Сколько это ни удивительно, но превращение художника в пророка у нас всегда бывает омрачено некоторыми побочными эффектами не самого симпатичного свойства, интоксикацией в своем роде. Дело в том, что богу так же трудно среди людей, как среди малолетних преступников доктору философии: Иисус Христос, по свидетельству Евангелий, скорее был грозен, чем благостен по отношению к иудеям, Гоголь, как только почувствовал себя «доверенным лицом мирового духа», в быту стал совершенно непереносим, Достоевский сделался гражданином-отшельником той планеты, которую сам же и изобрел. Что касается Льва Толстого, то он был прямым тираном в границах своей идеи, и тут вырисовывается такая закономерность: чем фундаментальней, продуктивней, путеводительней новая нравственная доктрина, тем в большей степени автор ее деспотизируется, так сказать; но при этом он одновременно становится и рабом этой своей доктрины, способным воспринимать мир исключительно через ее догматы и постулаты, и даже он отчасти становится мизантропом, готовым атаковать самые невинные человеческие радости, от радости физической близости «до искусства». «Балет же, в котором полуобнаженные женщины делают сладострастные движения, переплетаются в разные чувственные гирлянды, есть прямо развратное представление» — это не Победоносцев писал, не Иоанн Кронштадтский, а творец дяди Ерошки, Наташи Ростовой и двух гусаров. Или: «Половая страсть, как бы она ни была обставлена, есть зло, страшное зло, с которым надо бороться, а не поощрять, как у нас. Слова Евангелия о том, что смотрящий на женщину с вожделением уже прелюбодействовал с нею, относятся не к одним чужим женам, а именно — и главное — к своей жене» — и это написал не столпник какой-нибудь, не аскет, а живой человек, постигший все прелести плотской любви, знавший множество разных женщин и наплодивший с полтора десятка детей, законных и незаконных. Но этот пункт еще можно понять, ибо речь идет о болезни роста: мрачный ригоризм, в который Толстой впал на старости лет, объясняется тем же, что и влюбчивость молодежи.

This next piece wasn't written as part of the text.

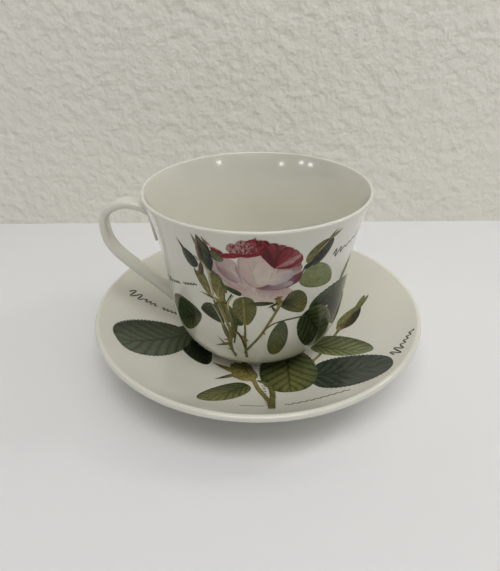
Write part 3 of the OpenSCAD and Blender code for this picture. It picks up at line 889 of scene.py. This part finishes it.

Особенно зашорен и до капризности неуступчив Лев Николаевич был в отношении венца своей религиозной доктрины — идеи непротивления злу насилием, то бишь даже не до капризности — до смешного. Однажды какой-то студент из Тулы, исповедовавший толстовство, прямодушно его спросил:
— А что, Лев Николаевич, если на меня набросится тигр? Вот так просто и отдаться ему на съедение?